Alguien lo dijo antes, las ciudades en este país se han ido convirtiendo en una selva sobre asfalto. Han ido creciendo, desde mediados de la centuria pasada, hasta llegar a convertirse en monstruosos núcleos de aglomerados habitantes. Es entendible que, al parejo del crecimiento desmedido de estas metrópolis, se hayan rezagado los servicios públicos. En el renglón de seguridad pública lo poco que se ha hecho no ha tenido el éxito esperado en disminuir los actos delictivos.
Los reclusorios son insuficientes para dar cabida a tantos fascinerosos que, al ser capturados, permanecen hacinados como fieras en sus jaulas. Los cerebros que han escudriñado en estos asuntos, buscando solucionar el problema que representa para las familias el solo salir a las calles, han encontrado, como única solución viable, la de aumentar las penas de prisión como amenaza persuasiva pendiendo sobre la cabeza de los malhechores.
La ciudad de México es pionera en vicios que surgen en materia de distribución demográfica, contribuyendo a ello la migración en oleadas de provincianos que van en busca de mejores condiciones de vida. Es el espejo de lo que nos espera a los que vivimos en el interior de la República, en un futuro no muy lejano. Un apretujamiento de familias de distinta posición social en que es fácil advertir un distanciamiento entre los pocos que cuentan con todas las comodidades que el dinero puede proporcionar y un amplio estrato social en que priva la miseria, acompañada de una falta absoluta de oportunidades. Los que han nacido pobres les heredarán, con parvedad patrimonial, más de lo mismo a sus descendientes.
En estos días se organiza una marcha en la antigua Tenochtitlán dirigida a protestar en contra de las autoridades que permiten, con su lenidad, que los secuestros de los ciudadanos estén a la orden del día. Es en un centro comercial, lujosas tiendas, donde se han agudizado las agresiones que ponen los pelos de punta por el miedo que causan las malhadadas acciones de los delincuentes.

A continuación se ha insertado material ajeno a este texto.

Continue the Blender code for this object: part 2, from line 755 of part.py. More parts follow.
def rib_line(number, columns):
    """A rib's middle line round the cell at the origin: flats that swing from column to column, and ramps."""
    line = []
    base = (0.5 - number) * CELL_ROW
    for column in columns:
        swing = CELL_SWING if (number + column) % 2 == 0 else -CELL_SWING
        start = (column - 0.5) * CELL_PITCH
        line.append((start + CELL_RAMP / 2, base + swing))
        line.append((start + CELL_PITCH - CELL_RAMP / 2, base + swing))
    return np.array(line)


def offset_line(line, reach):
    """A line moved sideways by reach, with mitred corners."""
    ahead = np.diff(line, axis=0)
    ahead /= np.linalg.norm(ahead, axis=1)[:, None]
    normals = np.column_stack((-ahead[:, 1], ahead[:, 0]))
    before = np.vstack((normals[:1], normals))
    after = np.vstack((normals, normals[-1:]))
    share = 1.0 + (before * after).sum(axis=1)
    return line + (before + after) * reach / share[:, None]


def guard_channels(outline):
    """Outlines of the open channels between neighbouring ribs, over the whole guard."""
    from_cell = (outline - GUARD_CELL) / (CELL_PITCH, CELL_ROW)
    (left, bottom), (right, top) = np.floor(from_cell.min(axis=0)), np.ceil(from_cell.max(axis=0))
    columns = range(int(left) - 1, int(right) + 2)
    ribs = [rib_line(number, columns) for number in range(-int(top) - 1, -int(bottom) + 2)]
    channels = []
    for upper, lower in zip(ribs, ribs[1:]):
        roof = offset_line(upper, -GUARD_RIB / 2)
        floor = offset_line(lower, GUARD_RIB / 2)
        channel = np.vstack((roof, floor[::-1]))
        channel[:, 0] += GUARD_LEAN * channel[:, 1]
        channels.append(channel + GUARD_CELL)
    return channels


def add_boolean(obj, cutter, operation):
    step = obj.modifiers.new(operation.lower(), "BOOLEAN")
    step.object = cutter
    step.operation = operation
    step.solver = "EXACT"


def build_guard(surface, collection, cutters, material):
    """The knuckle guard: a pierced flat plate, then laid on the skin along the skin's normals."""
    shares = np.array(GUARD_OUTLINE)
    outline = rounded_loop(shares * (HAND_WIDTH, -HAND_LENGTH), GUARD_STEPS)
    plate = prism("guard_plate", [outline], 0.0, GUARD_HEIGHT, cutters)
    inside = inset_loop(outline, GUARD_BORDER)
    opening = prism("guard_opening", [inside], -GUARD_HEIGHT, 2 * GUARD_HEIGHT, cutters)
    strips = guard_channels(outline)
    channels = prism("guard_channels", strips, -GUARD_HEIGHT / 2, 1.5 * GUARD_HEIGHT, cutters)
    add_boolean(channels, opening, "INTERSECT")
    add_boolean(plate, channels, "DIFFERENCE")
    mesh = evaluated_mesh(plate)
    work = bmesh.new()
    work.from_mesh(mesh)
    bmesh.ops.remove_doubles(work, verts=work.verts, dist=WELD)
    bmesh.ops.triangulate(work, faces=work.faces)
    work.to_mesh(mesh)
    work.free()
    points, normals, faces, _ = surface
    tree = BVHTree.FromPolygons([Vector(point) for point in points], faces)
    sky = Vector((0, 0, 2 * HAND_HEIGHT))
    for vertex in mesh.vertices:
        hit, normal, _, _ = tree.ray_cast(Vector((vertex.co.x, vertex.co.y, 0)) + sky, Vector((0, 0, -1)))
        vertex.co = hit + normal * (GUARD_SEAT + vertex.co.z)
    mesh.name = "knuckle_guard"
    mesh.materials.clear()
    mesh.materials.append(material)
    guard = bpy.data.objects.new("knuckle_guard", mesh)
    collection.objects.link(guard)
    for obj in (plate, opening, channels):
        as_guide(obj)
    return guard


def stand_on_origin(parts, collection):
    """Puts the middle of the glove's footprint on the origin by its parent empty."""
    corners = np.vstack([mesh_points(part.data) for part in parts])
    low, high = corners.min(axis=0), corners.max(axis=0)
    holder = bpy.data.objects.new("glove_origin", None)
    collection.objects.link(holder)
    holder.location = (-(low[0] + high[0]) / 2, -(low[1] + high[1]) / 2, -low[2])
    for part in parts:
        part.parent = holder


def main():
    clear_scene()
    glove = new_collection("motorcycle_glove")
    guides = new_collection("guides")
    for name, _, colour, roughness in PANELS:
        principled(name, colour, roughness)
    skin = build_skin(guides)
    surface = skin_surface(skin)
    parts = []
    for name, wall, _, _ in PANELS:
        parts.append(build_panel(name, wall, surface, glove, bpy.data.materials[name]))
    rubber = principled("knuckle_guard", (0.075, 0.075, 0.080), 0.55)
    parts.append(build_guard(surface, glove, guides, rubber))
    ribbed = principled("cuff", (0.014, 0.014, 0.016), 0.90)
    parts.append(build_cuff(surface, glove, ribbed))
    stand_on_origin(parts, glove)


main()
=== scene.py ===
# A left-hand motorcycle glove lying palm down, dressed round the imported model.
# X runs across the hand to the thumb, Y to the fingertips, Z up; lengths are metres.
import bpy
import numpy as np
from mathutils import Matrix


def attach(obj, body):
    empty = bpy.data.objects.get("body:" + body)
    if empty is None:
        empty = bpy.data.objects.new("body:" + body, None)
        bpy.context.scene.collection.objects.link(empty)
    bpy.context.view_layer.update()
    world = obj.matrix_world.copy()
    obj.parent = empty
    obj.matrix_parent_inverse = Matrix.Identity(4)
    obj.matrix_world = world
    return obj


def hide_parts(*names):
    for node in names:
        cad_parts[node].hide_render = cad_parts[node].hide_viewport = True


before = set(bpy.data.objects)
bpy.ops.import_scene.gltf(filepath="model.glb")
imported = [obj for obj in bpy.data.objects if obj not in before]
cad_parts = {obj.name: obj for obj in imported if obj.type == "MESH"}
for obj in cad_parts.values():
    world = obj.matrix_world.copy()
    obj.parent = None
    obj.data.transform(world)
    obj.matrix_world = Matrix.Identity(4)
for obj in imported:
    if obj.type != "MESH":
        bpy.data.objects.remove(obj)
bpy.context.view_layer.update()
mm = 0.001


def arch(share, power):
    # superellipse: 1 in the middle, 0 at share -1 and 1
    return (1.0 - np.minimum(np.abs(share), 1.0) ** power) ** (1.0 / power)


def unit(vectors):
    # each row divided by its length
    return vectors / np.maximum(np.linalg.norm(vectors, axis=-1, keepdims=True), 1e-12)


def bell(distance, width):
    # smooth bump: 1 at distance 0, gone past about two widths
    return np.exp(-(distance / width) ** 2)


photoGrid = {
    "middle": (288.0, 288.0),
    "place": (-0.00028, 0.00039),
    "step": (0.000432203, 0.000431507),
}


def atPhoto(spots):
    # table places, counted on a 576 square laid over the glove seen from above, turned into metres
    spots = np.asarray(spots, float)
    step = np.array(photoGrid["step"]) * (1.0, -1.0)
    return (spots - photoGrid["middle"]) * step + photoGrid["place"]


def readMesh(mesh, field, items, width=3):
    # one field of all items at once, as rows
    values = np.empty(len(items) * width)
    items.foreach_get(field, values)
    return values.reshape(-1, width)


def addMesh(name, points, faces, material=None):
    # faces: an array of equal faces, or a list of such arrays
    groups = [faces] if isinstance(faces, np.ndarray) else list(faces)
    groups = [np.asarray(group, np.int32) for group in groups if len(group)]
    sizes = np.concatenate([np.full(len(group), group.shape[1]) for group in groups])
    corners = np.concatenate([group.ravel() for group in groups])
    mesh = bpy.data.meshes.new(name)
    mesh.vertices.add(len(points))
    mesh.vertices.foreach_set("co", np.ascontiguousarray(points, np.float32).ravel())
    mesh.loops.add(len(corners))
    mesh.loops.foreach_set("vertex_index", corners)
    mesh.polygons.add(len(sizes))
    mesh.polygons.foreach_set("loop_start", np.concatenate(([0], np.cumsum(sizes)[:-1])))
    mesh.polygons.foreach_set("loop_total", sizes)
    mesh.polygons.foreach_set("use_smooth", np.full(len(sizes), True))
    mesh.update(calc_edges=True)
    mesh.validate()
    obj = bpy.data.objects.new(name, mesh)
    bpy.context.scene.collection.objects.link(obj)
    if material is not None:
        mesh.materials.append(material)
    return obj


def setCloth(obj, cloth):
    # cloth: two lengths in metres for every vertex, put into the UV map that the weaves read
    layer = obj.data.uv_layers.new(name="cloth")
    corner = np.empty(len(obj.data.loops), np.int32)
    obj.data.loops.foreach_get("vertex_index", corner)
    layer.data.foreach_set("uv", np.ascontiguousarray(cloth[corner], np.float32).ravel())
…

Las gentes decentes -y pudientes- pronto saldrán a las calles a manifestarse porque es su derecho, nadie se los niega, en contra de sus autoridades que no han podido o no han querido acabar con esta pandemia de crímenes. Es posible y deseable que quienes están obligados a perseguir a estos réprobos sociales logren atraparlos encerrándoles tras las rejas.
No obstante, el atiborrar los calabozos de maleantes será apenas como aplicar un paño caliente encima de un paciente al que le han descerrajado la carga de una pistola. Hay que ir al meollo del asunto. ¿Qué provoca prolifere la delincuencia? ¿Es acaso la desesperación? Mientras caminemos cerrando los ojos no iremos a ningún lado. Los órganos visuales clausurados para no darnos cuenta de lo que ocurre a nuestro alrededor puede hacernos tropezar como sociedad. Lo dice el viejo proverbio, no hay peor ciego que el que no quiere ver. En fin, sea por Dios y venga más. La desigualdad social en que vive este país debería darnos asco. Esto último lo digo por más que a las buenas conciencias pueda parecerles peripatético o melodramático.